Dengan demikian, jelas Sadar, kondisi utang luar negeri swasta perlu mendapatkan perhatian serius dari pemerintah dan BI, karena rasionya terhadap produk domestik bruto (PDB) sudah mencapai 30 persen. “Utang luar negeri swasta saat ini sudah mengerikan, September ini akan ada jatuh tempo 41 milar dollar AS. Jadi, perlu dicari solusi dan mengantisipasi peningkatannya,” ucap politisi dari Partai Gerindra tersebut.

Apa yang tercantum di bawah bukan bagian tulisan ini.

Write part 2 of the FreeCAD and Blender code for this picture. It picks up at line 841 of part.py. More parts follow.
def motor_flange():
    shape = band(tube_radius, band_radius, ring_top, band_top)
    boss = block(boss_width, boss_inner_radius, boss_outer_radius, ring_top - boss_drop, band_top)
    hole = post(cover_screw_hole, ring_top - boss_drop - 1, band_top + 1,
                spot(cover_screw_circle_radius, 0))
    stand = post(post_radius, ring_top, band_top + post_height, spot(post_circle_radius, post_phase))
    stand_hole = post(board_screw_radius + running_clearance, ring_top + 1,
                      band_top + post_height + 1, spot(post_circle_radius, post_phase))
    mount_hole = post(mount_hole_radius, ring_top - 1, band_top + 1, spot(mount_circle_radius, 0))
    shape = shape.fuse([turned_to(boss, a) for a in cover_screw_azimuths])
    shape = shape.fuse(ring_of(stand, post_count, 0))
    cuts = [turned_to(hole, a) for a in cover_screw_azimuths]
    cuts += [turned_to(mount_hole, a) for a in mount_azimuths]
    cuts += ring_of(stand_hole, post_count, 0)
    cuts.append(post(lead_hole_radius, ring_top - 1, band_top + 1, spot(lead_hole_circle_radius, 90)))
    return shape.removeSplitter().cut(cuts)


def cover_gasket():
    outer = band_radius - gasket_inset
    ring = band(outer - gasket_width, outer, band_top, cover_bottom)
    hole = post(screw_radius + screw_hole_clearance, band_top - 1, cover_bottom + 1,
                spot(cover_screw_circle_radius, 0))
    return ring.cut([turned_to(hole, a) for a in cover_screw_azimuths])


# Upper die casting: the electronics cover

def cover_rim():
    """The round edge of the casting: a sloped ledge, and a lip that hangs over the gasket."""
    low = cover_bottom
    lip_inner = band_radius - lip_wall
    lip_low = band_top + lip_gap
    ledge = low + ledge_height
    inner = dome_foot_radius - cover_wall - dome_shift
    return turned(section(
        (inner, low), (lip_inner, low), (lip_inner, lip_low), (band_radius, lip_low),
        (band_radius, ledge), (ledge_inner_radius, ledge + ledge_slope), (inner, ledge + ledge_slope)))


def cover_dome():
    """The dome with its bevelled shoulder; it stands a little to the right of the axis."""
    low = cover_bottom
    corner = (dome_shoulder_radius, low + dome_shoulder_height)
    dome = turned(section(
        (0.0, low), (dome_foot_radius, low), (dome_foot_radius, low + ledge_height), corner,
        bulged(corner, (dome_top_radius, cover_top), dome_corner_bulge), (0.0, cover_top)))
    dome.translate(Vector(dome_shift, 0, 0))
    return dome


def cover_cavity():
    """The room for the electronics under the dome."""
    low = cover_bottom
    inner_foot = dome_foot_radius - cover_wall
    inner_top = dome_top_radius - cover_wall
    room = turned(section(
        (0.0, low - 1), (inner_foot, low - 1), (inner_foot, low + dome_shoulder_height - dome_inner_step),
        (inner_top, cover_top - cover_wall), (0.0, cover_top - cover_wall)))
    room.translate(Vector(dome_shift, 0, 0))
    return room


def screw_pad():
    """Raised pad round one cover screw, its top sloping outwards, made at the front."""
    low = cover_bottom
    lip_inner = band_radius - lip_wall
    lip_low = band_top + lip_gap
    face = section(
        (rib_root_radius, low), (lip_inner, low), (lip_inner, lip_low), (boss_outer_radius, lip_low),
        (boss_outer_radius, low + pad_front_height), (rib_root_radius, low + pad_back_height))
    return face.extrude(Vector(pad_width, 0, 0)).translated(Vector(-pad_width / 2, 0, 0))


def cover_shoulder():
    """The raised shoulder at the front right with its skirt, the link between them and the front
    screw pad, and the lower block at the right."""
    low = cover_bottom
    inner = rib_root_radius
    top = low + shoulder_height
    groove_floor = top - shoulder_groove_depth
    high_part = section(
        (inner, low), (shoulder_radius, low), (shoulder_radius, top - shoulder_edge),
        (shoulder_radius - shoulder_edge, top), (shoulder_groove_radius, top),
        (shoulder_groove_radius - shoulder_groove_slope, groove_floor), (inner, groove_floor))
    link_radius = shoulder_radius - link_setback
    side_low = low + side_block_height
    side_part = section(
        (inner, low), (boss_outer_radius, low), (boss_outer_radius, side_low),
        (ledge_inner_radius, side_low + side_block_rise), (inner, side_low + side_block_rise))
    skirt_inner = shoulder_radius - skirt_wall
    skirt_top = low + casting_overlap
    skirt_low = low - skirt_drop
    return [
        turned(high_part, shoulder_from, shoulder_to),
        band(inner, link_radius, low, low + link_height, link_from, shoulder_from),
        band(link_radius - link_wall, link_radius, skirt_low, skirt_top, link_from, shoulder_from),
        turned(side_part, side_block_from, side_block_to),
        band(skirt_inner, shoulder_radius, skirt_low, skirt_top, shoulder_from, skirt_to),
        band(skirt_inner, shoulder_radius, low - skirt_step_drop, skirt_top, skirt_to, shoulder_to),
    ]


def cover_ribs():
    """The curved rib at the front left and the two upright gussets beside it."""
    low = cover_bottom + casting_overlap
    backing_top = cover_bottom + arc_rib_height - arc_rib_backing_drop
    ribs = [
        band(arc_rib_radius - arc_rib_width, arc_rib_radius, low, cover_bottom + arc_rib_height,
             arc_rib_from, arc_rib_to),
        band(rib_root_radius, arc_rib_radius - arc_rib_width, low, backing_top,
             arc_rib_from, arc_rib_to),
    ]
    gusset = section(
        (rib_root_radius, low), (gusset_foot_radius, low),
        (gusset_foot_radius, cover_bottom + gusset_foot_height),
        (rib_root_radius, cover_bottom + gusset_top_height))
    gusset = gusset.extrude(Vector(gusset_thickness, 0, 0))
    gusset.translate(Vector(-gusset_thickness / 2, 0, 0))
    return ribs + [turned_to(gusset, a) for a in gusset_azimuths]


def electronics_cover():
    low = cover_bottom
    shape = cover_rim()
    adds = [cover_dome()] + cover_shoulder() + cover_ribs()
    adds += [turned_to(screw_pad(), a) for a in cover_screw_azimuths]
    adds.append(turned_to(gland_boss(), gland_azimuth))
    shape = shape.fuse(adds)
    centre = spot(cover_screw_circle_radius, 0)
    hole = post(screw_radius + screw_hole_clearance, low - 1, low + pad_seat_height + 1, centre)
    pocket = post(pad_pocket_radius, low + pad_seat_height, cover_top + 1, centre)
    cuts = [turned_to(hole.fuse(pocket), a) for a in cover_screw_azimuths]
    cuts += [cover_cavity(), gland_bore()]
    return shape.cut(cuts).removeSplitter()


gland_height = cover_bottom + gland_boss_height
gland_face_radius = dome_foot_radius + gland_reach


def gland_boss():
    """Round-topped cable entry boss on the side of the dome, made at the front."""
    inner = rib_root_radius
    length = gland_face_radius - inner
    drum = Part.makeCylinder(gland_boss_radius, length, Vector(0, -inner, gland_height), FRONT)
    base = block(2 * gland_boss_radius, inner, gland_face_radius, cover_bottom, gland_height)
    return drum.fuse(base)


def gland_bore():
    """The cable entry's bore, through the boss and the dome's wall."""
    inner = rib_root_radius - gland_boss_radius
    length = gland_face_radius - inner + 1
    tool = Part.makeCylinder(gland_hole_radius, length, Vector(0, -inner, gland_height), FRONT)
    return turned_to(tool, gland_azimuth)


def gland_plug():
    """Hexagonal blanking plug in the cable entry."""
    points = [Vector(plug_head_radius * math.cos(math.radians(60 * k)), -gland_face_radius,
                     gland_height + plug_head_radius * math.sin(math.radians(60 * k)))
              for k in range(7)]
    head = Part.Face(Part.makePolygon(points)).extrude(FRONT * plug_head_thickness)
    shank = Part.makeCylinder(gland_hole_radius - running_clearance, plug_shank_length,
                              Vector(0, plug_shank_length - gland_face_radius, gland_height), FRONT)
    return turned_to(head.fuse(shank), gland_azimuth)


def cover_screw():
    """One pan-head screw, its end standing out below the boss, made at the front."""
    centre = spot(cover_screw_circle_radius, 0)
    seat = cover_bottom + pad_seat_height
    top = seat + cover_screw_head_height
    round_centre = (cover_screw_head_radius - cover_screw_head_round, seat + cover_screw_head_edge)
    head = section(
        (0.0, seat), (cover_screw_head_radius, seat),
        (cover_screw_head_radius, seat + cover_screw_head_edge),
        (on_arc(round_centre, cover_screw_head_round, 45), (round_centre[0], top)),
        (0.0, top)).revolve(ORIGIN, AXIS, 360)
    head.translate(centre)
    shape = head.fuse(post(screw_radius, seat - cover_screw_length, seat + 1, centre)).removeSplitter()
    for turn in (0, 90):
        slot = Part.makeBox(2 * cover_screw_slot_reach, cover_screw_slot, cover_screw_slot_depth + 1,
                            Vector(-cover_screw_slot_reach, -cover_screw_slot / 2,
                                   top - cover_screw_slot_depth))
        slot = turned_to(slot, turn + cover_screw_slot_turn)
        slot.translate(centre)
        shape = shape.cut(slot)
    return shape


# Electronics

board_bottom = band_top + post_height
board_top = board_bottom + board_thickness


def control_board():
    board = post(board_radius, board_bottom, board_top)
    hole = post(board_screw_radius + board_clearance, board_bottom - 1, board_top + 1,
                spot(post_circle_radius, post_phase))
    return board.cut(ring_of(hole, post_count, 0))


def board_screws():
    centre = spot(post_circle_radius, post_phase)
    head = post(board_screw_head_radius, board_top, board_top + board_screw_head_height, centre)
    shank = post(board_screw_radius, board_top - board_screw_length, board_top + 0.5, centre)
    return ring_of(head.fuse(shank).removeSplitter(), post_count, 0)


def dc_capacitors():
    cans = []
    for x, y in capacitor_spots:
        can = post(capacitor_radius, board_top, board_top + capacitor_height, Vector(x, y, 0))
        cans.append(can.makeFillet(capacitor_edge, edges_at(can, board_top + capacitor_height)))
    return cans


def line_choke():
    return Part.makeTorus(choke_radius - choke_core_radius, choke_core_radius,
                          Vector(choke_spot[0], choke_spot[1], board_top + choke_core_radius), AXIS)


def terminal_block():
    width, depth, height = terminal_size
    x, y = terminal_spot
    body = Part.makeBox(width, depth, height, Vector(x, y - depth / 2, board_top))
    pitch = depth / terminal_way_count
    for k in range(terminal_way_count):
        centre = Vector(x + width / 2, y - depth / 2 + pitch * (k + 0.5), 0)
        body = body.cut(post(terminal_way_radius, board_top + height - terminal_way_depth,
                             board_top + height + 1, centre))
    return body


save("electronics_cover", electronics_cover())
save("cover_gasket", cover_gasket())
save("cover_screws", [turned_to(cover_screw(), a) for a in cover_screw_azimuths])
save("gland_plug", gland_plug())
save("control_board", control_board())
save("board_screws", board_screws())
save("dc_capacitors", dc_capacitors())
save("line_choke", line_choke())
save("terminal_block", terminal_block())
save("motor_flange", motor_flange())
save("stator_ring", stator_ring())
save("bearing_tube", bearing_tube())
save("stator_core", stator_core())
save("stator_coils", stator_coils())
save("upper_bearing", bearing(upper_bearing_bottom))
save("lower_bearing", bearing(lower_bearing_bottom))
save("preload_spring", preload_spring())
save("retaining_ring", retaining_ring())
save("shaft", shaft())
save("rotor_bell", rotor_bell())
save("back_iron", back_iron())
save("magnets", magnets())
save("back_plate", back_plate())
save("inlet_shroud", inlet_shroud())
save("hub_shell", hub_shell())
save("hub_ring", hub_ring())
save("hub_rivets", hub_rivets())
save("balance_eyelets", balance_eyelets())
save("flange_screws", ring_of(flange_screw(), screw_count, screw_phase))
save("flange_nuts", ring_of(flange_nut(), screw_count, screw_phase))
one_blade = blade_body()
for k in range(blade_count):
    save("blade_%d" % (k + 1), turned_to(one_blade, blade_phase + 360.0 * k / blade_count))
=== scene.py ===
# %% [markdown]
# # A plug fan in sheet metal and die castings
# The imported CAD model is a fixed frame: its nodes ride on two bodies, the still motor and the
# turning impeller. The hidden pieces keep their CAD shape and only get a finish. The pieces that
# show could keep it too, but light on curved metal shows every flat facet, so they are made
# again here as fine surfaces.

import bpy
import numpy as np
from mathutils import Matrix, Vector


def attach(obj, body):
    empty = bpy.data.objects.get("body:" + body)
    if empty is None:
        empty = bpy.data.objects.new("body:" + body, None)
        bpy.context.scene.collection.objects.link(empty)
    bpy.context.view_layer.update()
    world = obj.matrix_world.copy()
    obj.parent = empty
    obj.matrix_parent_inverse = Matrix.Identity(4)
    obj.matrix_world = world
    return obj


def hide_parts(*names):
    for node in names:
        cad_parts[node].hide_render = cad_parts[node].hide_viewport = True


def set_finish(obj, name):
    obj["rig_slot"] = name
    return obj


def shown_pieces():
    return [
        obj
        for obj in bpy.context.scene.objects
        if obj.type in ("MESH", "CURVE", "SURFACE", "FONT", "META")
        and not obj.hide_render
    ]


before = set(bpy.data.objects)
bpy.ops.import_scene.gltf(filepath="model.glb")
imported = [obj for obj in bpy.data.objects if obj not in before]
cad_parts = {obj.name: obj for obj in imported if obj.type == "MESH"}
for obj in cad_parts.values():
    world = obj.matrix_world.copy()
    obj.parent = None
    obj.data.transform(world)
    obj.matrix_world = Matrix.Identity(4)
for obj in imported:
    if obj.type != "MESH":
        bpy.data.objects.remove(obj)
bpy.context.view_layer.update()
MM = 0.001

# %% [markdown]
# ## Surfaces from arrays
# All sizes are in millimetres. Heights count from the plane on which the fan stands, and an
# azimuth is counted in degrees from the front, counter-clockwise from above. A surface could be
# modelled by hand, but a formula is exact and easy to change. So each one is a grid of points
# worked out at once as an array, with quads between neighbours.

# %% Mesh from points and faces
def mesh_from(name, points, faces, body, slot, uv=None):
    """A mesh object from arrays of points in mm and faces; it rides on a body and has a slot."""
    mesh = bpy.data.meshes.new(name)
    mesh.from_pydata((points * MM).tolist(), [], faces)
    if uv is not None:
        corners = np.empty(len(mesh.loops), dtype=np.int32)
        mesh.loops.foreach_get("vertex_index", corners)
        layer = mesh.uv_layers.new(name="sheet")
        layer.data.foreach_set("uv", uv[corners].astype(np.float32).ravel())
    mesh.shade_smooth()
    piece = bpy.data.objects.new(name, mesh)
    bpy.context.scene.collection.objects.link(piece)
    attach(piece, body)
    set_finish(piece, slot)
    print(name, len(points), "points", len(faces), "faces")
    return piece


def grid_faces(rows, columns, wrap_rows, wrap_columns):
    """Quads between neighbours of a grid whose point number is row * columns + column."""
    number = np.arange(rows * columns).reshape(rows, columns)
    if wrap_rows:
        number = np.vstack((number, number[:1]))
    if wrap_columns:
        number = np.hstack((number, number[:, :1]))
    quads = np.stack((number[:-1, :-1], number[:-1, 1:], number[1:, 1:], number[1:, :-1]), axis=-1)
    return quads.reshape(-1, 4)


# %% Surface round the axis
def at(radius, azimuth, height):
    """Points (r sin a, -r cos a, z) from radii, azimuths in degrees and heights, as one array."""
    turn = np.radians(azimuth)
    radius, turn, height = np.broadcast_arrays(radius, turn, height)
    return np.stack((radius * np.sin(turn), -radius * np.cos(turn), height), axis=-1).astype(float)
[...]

Namun, lanjut Sadar, krisis ekonomi seperti di 2008 akan bisa terhindar, apabila sebagian besar debitur swasta itu sudah memiliki cash collateral terhadap utangnya. “Tetapi, kalau mereka sampai menggerus cadangan devisa kita, maka ekonomi kita dipastikan akan terjungkal,” kata Sadar sembari menyebutkan, per Mei 2013 cadangan devisa di sebesar 104,8 dollar AS atau menurun dibandingkan sebulan sebelumnya yang masih 107,3 dollar AS.
Berdasarkan data BI, hingga Februari 2013 total utang luar negeri swasta bank maupun bukan bank telah mencapai 127,092 miliar dollar AS. Jumlah ini lebih besar dibandingkan pada Januari 2013 yang hanya 125,05 miliar dollar AS. Apalagi jika dibandingkan dengan bulan Februari 2012 yang jumlahnya sebesar 109,423 miliar dollar AS.
Problem Serius
Sementara itu, pengamat ekonomi Asosiasi Ekonomi Politik Indonesia, Dani Setiawan mengatakan problem konstitusional yang serius dari postur anggran pemerintah adalah tidak optimalnya pemerintah menggenjot penerimaan negara. Hal ini menyebabkan kebutuhan belanja yang terus meningkat, tidak dibarengi dengan pembiayaan yang cukup. Sehingga APBN selalu didesain defisit, yang oleh karena itu selalu mengandalkan utang. “Jika kita sebelumnya terus mempertanyakan kualitas penggunaan belanja yang tidak konstitusional dalam APBN, sudah saatnya saat ini kita mempertanyakan konstitusionalitas penerimaan negara. Mengapa target penerimaan dan rasio, pajak selalu kecil?,” ujar Dani dengan nada tanya.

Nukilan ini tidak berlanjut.